Bipartisanship. Obama boasts about transcending race and party, yet he also boasts the most liberal voting record in the U.S. Senate. How anyone can say with a straight face that he wants to reach across the aisle and rise above traditional politics when he refused to condemn moveon.org’s “General Betrayus” ad is simply beyond me. Further, race is not transcended by its own invocation. Crabtree’s Bludgeon states, “No set of mutually inconsistent observations can exist for which some human intellect cannot conceive a coherent explanation, however complicated.” Mr. Crabtree, meet Senator Obama and his supporters.
Change. Obama does represent a departure from the norm. He wanted to raise his children in a church that calls on God to damn America, accuses the government of spreading AIDS, and compares the U.S. to al-Qaeda. Further, Obama and domestic terrorist Bill Ayers are “certainly friendly,” according to Obama chief strategist David Axelrod. Yes, Ayers bombed while Obama was a child. But Obama wasn’t a child when he endorsed Ayers’ book or sat on a panel with Ayers on April 19, 2002, where he reiterated what he said on September 11, 2001 - that he, Ayers, still thought that bombing was the right thing to do.
This brings us to an interesting point. Obama and bin Laden have a charming quirk in common: they both have friends who tried to bomb the Pentagon. Well, that is change. But can we really believe in it?
Comments
2 Responses to “Political Rumble: The Final Countdown”
Got something to say?




The tone of these two pieces, I think, directly illustrates Phil’s point.
The Republicans, at this point, are focusing on pulling apart the Democratic Party coalition, as they have in the past, with the usual name-calling, catchphrases (not the socialists again!), a focus on individuals (Joe the Plumber or Ayers, take your pick) and fear.
I hate to break this to you, Republicans, but you’re not faced anymore with just the Democratic Party, but a new community, one based on a campaign that has literally brought people together on ideals that transcend the usual political divisions between right and left. And it seems that this is much more difficult to bring down, doesn’t it.

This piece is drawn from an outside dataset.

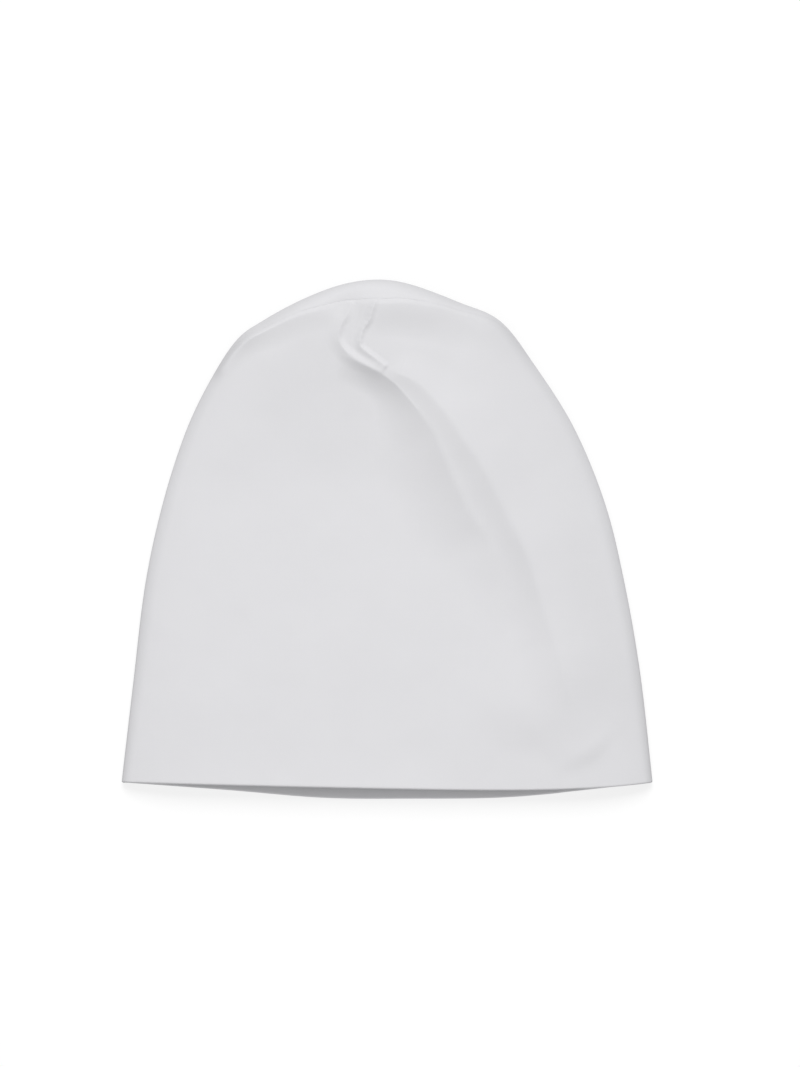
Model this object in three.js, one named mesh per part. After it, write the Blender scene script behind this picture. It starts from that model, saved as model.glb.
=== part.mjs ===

I think you’re wrong, Joshua, I think that come Tuesday, you’re going to have a pretty hard time arguing that the interest in a new kind of politics generated by this campaign is going to fail, “as it always does.”
Actually, it is still just the same old Democratic Party, only with more money (congrats, now you know how it feels to be a Republican).
I hope you’re right about the “new democratic party” becaused the last democratic party was less than to be dsired. Regardless, unless Obama wins, there is little hope for your new community, as the Democrats tend to eat their own.
Republicans don’t hate “new” ideas, just the bad ones.
The only good that might come from an Obama victory is that the world will be free (for at least 4 years) from the angry liberal whining that we’ve all been subjected to for the past 8 years. Now that’s change we can hope for.